Trend 5. Biophilia: nature as an architectural element
Living materials and plants as part of the interior
Biophilia is not "putting a rubber plant in the corner". It is the deliberate integration of natural materials: unfinished wood (oil or wax, not lacquer), natural stone in the bathroom (travertine, slate), living moss on a panel in the hallway. Tbilisi's climate allows a wide range of plants to be kept indoors without grow-lights — 230–260 sunny days a year make biophilia practical, not merely decorative.
Popular solutions we implement: a built-in plant niche with drip tray and lighting, a vertical kitchen garden (basil, rosemary, parsley — fully functional), jute and raffia as zone-dividing textiles.
The main rule of biophilia: everything must be living or natural. Plastic "plants" and stone imitations cancel out the entire effect.
What is fading out
A practical note on light in Tbilisi apartments
Tbilisi has a lot of sun — and that is a resource to be used.

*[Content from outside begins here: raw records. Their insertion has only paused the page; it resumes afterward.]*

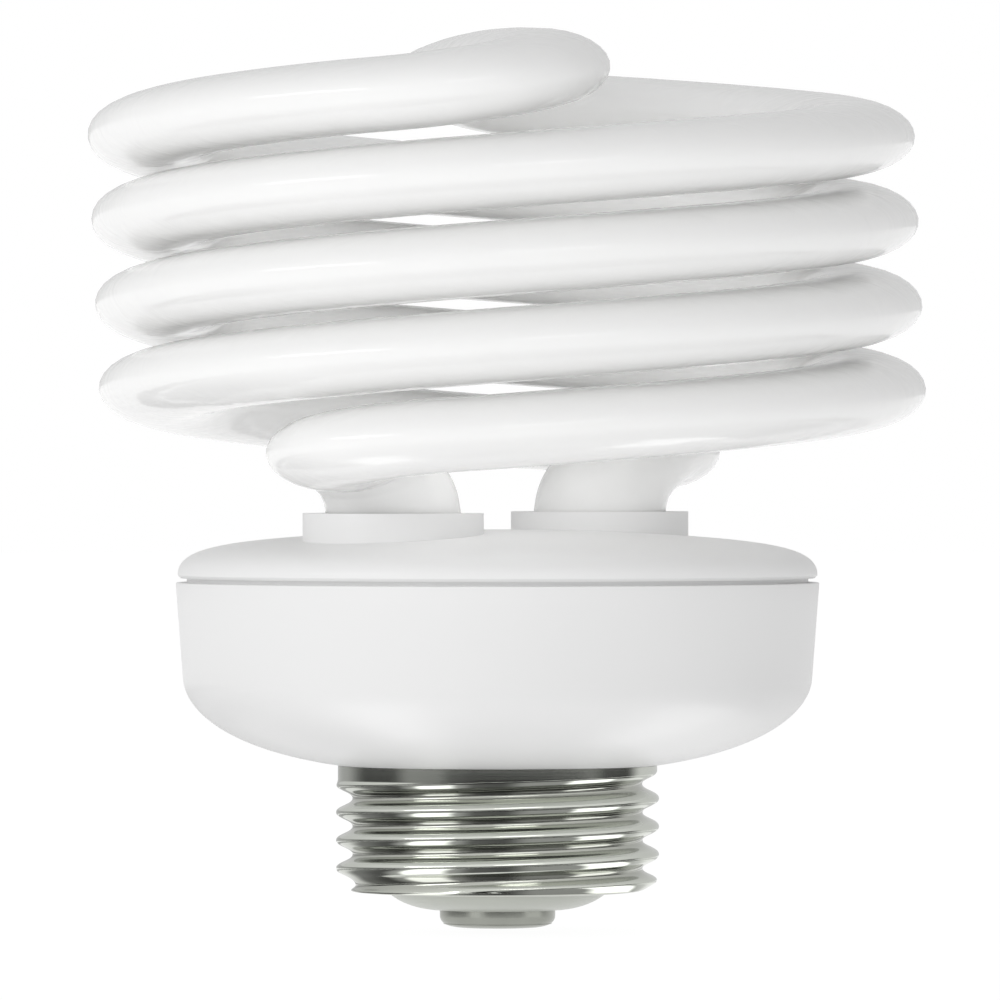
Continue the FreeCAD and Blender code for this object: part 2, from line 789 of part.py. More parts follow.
def drive_transformer(doc, s, level):
    """Small ferrite ring with three short windings, lying under the board."""
    x, y = on_board(s, RING_PLACE)
    top = level["board_under"] - s.toroid_turns
    ring = cylinder(doc, "ToroidOutside", s.toroid_radius, s.toroid_height, x, y, top - s.toroid_height)
    hole = cylinder(doc, "ToroidHole", s.toroid_bore, s.toroid_height, x, y, top - s.toroid_height)
    pieces = [cut(doc, "drive_ring", ring, hole)]
    for number in range(1, 4):
        body = new_body(doc, f"drive_winding_{number}")
        low, high = top - s.toroid_height, top
        sketch = new_sketch(body, f"DriveTurns{number}", "XZ_Plane")
        draw_outline(sketch, [
            (s.toroid_bore - s.toroid_turns, low - s.toroid_turns),
            (s.toroid_radius + s.toroid_turns, low - s.toroid_turns),
            (s.toroid_radius + s.toroid_turns, high + s.toroid_turns),
            (s.toroid_bore - s.toroid_turns, high + s.toroid_turns),
        ])
        turns = body.newObject("PartDesign::Revolution", f"DriveSector{number}")
        turns.Profile = sketch
        turns.ReferenceAxis = (sketch, ["V_Axis"])
        bind(turns, Angle=s.turns_angle)
        sketch = new_sketch(body, f"DriveHole{number}", "XZ_Plane")
        draw_outline(sketch, [
            (s.toroid_bore, low),
            (s.toroid_radius, low),
            (s.toroid_radius, high),
            (s.toroid_bore, high),
        ])
        hollow = body.newObject("PartDesign::Groove", f"DriveCore{number}")
        hollow.Profile = sketch
        hollow.ReferenceAxis = (sketch, ["V_Axis"])
        hollow.Angle = 360
        place(body, x, y)
        body.Placement.Rotation = Rotation(UP, 120 * number)
        pieces.append(body)
    return pieces


def input_inductor(doc, s, level):
    """Drum core with a winding round its waist, standing under the board."""
    x, y = on_board(s, DRUM_PLACE)
    top, low = level["board_under"], level["board_under"] - s.drum_height
    core = new_body(doc, "inductor_core")
    turn(core, "DrumCore", [
        (0, low),
        (s.drum_radius, low),
        (s.drum_radius, low + s.drum_flange),
        (s.drum_waist, low + s.drum_flange),
        (s.drum_waist, top - s.drum_flange),
        (s.drum_radius, top - s.drum_flange),
        (s.drum_radius, top),
        (0, top),
    ])
    winding = new_body(doc, "inductor_winding")
    turn(winding, "DrumWinding", [
        (s.drum_waist, low + s.drum_flange),
        (s.drum_radius - s.drum_recess, low + s.drum_flange),
        (s.drum_radius - s.drum_recess, top - s.drum_flange),
        (s.drum_waist, top - s.drum_flange),
    ])
    return [place(core, x, y), place(winding, x, y)]


def film_capacitors(doc, s, level):
    """Two dipped film capacitors with rounded edges, one each side, in front of the drive ring."""
    pieces = []
    x = board_radius(s) * FILM_PLACE
    ring_front = on_board(s, RING_PLACE)[1] - s.toroid_radius - s.toroid_turns
    y = ring_front - s.film_gap - s.film_length / 2
    for number, side in ((1, -1), (2, 1)):
        block = box(doc, f"FilmBlock_{number}", s.film_width, s.film_length, s.film_height,
                    x * side, y, level["board_under"] - s.film_height)
        doc.recompute()
        rounded = doc.addObject("Part::Fillet", f"film_capacitor_{number}")
        rounded.Base = block
        radius = s.film_round.number
        rounded.Edges = [(index + 1, radius, radius) for index in range(len(block.Shape.Edges))]
        pieces.append(rounded)
    return pieces


def transistors(doc, s, level):
    """Two flat power transistors hanging by three pins each, between the film capacitors and the diodes."""
    pieces = []
    diode_back = board_radius(s) * DIODE_PLACE + s.diode_length / 2 + s.lead_reach + s.wire_radius
    y = diode_back + s.lead_gap + s.transistor_width / 2
    aside = board_radius(s) * FILM_PLACE - s.film_width / 2 - s.case_gap - s.transistor_length / 2
    for number, side in ((1, -1), (2, 1)):
        x = aside * side
        top = level["board_under"] - s.pin_length
        case = box(doc, f"TransistorCase_{number}", s.transistor_length, s.transistor_width,
                   s.transistor_height, x, y, top - s.transistor_height)
        pins = [box(doc, f"TransistorPin_{number}_{pin}", s.pin_width, s.pin_sheet, s.pin_length,
                    x + s.pin_pitch * (pin - 2), y, top) for pin in (1, 2, 3)]
        pieces.append(fuse(doc, f"transistor_{number}", [case] + pins))
    return pieces


def diodes(doc, s, level):
    """Row of four rectifier diodes lying side by side, each lead bent up to the board."""
    pieces = []
    for number in range(1, 5):
        x, y = s.diode_pitch * (number - 2.5), board_radius(s) * DIODE_PLACE
        z = level["board_under"] - s.diode_drop
        case = lying_cylinder(doc, f"DiodeCase_{number}", s.diode_radius, s.diode_length, x, y, z)
        reach = s.diode_length / 2 + s.lead_reach
        lead = bent_wire(doc, f"DiodeLead_{number}", s.wire_radius, s.lead_bend, [
            (x, y - reach, level["board_under"]), (x, y - reach, z), (x, y + reach, z),
            (x, y + reach, level["board_under"]),
        ])
        pieces.append(fuse(doc, f"diode_{number}", [case, lead]))
    return pieces


def cap_wiring(doc, s, level):
    """Wire from the contact, fusible resistor above it and wire from the shell's lip, up to the board."""
    run = -s.fuse_place
    elbow = level["insulator_top"] + s.wire_rise
    middle = (elbow + level["board_under"]) / 2
    low = middle - s.fuse_length / 2
    wire = bent_wire(doc, "contact_wire", s.wire_radius, s.wire_bend, [
        (0, 0, s.contact_sheet), (0, 0, elbow), (run, 0, elbow), (run, 0, low),
    ])
    case = cylinder(doc, "FuseCase", s.fuse_radius, s.fuse_length, run, 0, low)
    lead = cylinder(doc, "FuseLead", s.wire_radius, level["board_under"] - low, run, 0, low)
    resistor = fuse(doc, "fuse_resistor", [case, lead])
    shell_foot = level["lip"] + s.shell_sheet + s.seat_fit
    shell_wire = cylinder(doc, "shell_wire", s.wire_radius, level["board_under"] - shell_foot,
                          s.lip_radius + s.wire_radius, 0, shell_foot)
    return [wire, resistor, shell_wire]


def build():
    doc = FreeCAD.newDocument("SpiralBulb")
    s = Sizes(doc, SIZES)
    level = heights(s)
    pieces = [
        centre_contact(doc, s, level),
        insulator(doc, s, level),
        screw_shell(doc, s, level),
        lower_housing(doc, s, level),
        top_cover(doc, s, level),
        spiral_tube(doc, s, level),
        *tube_seals(doc, s, level),
        circuit_board(doc, s, level),
        *lead_wires(doc, s, level),
        electrolytic_capacitor(doc, s, level),
        *ballast_choke(doc, s, level),
        *drive_transformer(doc, s, level),
        *input_inductor(doc, s, level),
        *film_capacitors(doc, s, level),
        *transistors(doc, s, level),
        *diodes(doc, s, level),
        *cap_wiring(doc, s, level),
    ]
    doc.recompute()
    for item in doc.Objects:
        if "Invalid" in item.State or "Error" in item.State:
            raise RuntimeError(f"{item.Name} failed: {item.State}")
    os.makedirs("parts", exist_ok=True)
    for piece in pieces:
        shape = piece.Shape
        if shape.isNull() or not shape.isValid() or not shape.Solids:
            raise RuntimeError(f"{piece.Label} has no valid solid")
        shape.exportStep(f"parts/{piece.Label}.step")
        print(f"{piece.Label}: {shape.Volume:.1f} mm3, {len(shape.Solids)} solid")


build()
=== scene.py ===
"""Spiral energy saving bulb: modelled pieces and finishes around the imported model.

Sizes inside the classes are millimetres, as on a drawing, and MM turns them into the frame's metres.
The origin is the tip of the centre contact, +Z runs up the cap's axis to the coil, and -Y is the front.
"""

import json
import logging
import math
from dataclasses import dataclass
from enum import Enum

import bpy
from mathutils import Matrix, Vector


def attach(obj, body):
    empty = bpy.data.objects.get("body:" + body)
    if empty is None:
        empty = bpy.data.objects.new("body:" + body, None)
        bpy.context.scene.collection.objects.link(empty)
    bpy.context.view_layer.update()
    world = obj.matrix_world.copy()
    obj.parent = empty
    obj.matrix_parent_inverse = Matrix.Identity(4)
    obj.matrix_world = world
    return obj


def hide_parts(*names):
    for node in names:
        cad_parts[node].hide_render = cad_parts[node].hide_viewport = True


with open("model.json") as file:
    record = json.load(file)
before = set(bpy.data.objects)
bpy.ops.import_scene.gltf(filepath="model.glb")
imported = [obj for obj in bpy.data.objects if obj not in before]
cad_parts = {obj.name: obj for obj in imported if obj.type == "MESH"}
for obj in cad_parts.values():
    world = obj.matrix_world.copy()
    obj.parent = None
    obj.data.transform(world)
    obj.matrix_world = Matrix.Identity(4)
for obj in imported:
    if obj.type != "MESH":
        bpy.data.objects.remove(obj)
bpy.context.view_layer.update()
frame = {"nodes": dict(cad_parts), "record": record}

MM = 0.001
ROOT = "root"
TURN = 2 * math.pi
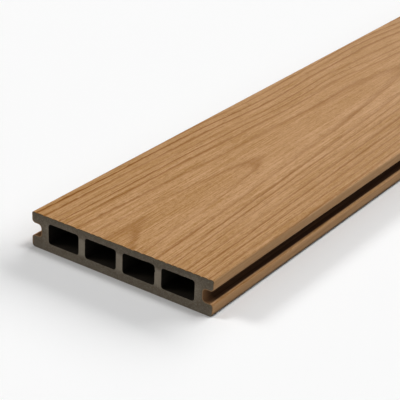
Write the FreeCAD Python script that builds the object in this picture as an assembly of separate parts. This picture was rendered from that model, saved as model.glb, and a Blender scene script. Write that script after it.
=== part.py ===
import FreeCAD, Part
import math
import os

# Hollow composite decking board, extruded in one pass from two compounds: a grey core with a
# row of chambers through it, and a thin wood-coloured cap over its face, its edges and the
# clip groove along each edge. Only the underside is left bare.
#
# X runs across the board, Y along it and Z up. The origin is in the middle of the underside.
# All sizes are in millimetres.

# Overall size
BOARD_WIDTH = 140.0
BOARD_THICKNESS = 25.0
BOARD_LENGTH = 2200.0

# Clip groove along each edge, between a lower lip and an upper one
LOWER_LIP_THICKNESS = 8.6
GROOVE_HEIGHT = 8.6
GROOVE_DEPTH = 7.5
GROOVE_ROOT_RADIUS = 2.4

# Rounding of the edges
FACE_EDGE_RADIUS = 1.5
UPPER_LIP_NOSE_RADIUS = 2.4
LOWER_LIP_NOSE_RADIUS = 2.2
UNDERSIDE_EDGE_RADIUS = 2.2

# Cap, which ends in a foot just above the underside
CAP_THICKNESS = 0.6
CAP_FOOT_HEIGHT = 1.6

# Chambers, which share out what the walls and webs leave free
CHAMBER_COUNT = 4
CHAMBER_CORNER_RADIUS = 2.0
FACE_WALL = 4.8
UNDERSIDE_WALL = 6.0
WEB_THICKNESS = 5.0
EDGE_WEB_THICKNESS = 6.0


def section_point(x, z):
    """Point of the cross-section, on the plane of the near end."""
    return FreeCAD.Vector(x, -BOARD_LENGTH / 2, z)


def corner_arc(before, corner, after):
    """Start, middle and end of the arc that rounds a right-angled corner."""
    x, z, radius = corner
    point = section_point(x, z)
    towards_before = section_point(before[0], before[1]).sub(point)
    towards_after = section_point(after[0], after[1]).sub(point)
    # Two arcs share each run, so neither takes more than half of it.
    reach = min(max(radius, 0), towards_before.Length / 2, towards_after.Length / 2)
    towards_before.normalize()
    towards_after.normalize()
    start = point + towards_before * reach
    end = point + towards_after * reach
    middle = point + (towards_before + towards_after) * reach * (1 - math.sqrt(0.5))
    return start, middle, end


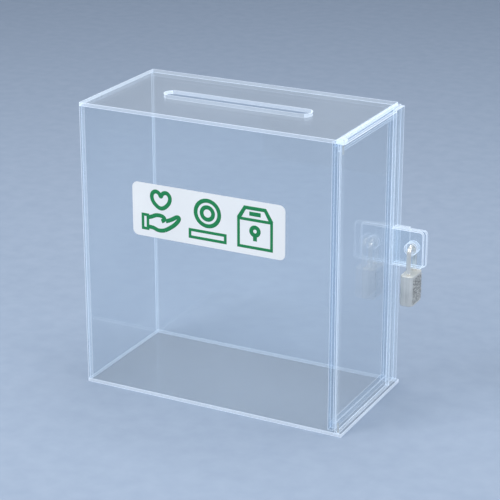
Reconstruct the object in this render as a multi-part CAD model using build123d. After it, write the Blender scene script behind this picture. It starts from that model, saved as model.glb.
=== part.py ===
from build123d import *
import os

# Clear acrylic donation box with a side door, a hasp and a small pin-tumbler padlock.
# Millimetres. Origin at the centre of the base's underside, +Z up, front wall at -Y,
# side door at +X.

# ---- box sizes
LENGTH = 240.0            # X, bottom panel
DEPTH = 120.0             # Y, outside of the two long walls
HEIGHT = 250.0            # Z, floor to top face
SHEET = 3.0               # acrylic sheet
DOOR_REBATE = 5.5         # long walls stop this far short of the bottom panel's end
TOP_REBATE = 8.5          # top panel stops this far short of it
BAR = 5.0                 # square bars glued round the open end
HEAD_RAIL_TOP_GAP = 1.4   # head rail sits this far below the top face
HEAD_RAIL_HEIGHT = 8.6

# ---- collecting slot
SLOT_LENGTH = 135.0
SLOT_WIDTH = 15.0
SLOT_CENTRE_X = -5.5

# ---- label
LABEL_LENGTH = 139.5
LABEL_HEIGHT = 46.0
LABEL_THICKNESS = 0.2
LABEL_CENTRE_X = -1.2
LABEL_CENTRE_Z = 167.0
LABEL_CORNER = 5.0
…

French windows without heavy curtains, light-coloured ceilings, minimal partitions between the window and the living space deliver more than any design trick. Artificial lighting should be layered: general (downlight 3000K), task (neutral 4000K over the desk and kitchen), accent (on bookshelves, artwork, a green corner). A dimmer on each zone is not an option — it is standard.
Frequently asked questions
Which colours are on trend now?
Muted earthy and warm neutral tones — beige, warm grey, terracotta, olive, with accents of natural wood and stone.
What style for a rental apartment?
Neutral warm minimalism — it appeals to a broad tourist audience and rents more easily. Avoid very niche solutions.
Is a fashionable interior expensive?
Not necessarily: layout, lighting and a couple of accent materials create the effect, not expensive furniture. A design project starts from $25/m².
What visually enlarges a small apartment?
Large-format tile with one continuous pattern, hidden doors matched to the wall colour, built-in lighting and minimal contrasting borders.